Im Ergebnis waren sowohl Israel als auch die Palästinenser erfolgreich: verhältnismäßig wenig Krankheitsfälle, relativ wenig Tote und eine hohe Bereitschaft in beiden Gesellschaften, die getroffenen Maßnahmen mitzutragen. Doch dann kam die Öffnung im Mai. Folgt man israelischen Kritikern, kam diese Öffnung zu schnell, nicht stufenweise und vor allem ohne die notwendigen Vorbereitungen, um die Pandemie weiter unter Kontrolle zu halten. Vor allem habe es keine klarsichtige Planung gegeben.

Demnach war man nicht in der Lage, neue Infektionsketten früh zu stoppen, neue Krankheitsfälle umgehend zu erfassen und unter Quarantäne zu stellen. Zur Klärung, welche Kontakte neu erfasste Kranke hatten, machte das Parlament letzte Woche – zum Entsetzen der liberalen Presse – den Weg frei für die Ortung der Mobiltelefone von möglichen Corona-Infizierten durch den Inlandsgeheimdienst.

Die Kritik gilt einerseits Netanjahu, dem vorgeworfen wird, sich auf seine Annexionspläne zu konzentrieren statt eine kluge Gesundheits- und Wirtschaftspolitik zu betreiben. Die schlechte Verwaltung des Gesundheitsministeriums wird angeprangert, die Abschottung der Bürokratie gegen Mitarbeit spezialisierter Wissenschaftler, die Konzentration der Entscheidungsprozesse in wenigen Händen. Zudem habe man – statt in die Gesundheitsversorgung zu investieren – das Geld in extremistische Siedlungen in den besetzten palästinensischen Gebieten gepumpt.

Corona-Hotspot Hebron

Die Lage der Palästinenser ist ungleich schwieriger. Sie stehen unter Besatzung. Im Schatten von Corona und in Vorwegnahme der angekündigten Annexion von Teilen des Westjordanlands werden jüdische Siedler immer brutaler und dreister. Vor allem im Jordantal vergeht kaum ein Tag ohne Übergriffe: Land wird geraubt, Häuser werden zerstört und Wasserleitungen abgeschnitten, wie der UN-Sondergesandte für den Nahost-Friedensprozess, Nickolai Mladenov, am Dienstag in einer Pressemitteilung berichtete.
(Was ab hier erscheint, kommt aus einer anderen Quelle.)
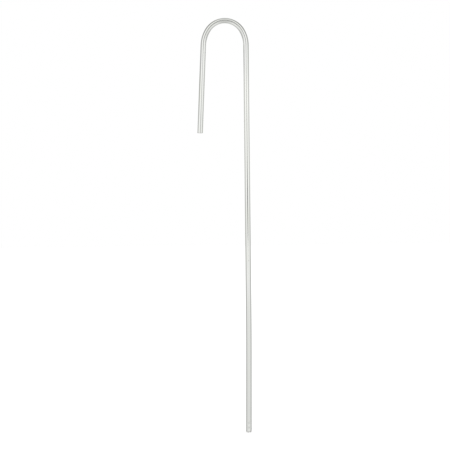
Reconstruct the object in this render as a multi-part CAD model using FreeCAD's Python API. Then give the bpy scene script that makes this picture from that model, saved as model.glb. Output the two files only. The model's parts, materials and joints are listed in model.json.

Das palästinensische Gesundheitssystem ist kaum in der Lage, mit den Folgen einer Pandemie umzugehen. Aus diesem Grund hatte die Regierung in Ramallah im März darauf gesetzt, eine Ausbreitung der Pandemie schon im Ansatz zu ersticken. Aber parallel zum erneuten Ausbruch in Israel kam es auch in der Westbank zu einem Anstieg der Neuinfektionen.

Die Infektionskette kam offenbar über Beduinen – sträflich vernachlässigt seitens der israelischen Regierung und mit minimaler Gesundheitsversorgung – aus der Wüste Negev, die enge, auch familiäre Beziehungen zum Süden der Westbank haben. Schwerpunkt der neuen Welle ist die Westbank-Stadt Hebron, in dem die Zahl der Angesteckten sich tagtäglich um Hunderte erhöht.

Seit Freitag hat Ramallah deshalb einen erneuten Lockdown in der Westbank beschlossen. Am Montag schließlich forderte der palästinensische Premierminister Mohammed Schtajjeh die israelische Regierung auf, alle Übergänge zwischen Israel und der Westbank zu schließen, um den Ausbruch kontrollieren zu können.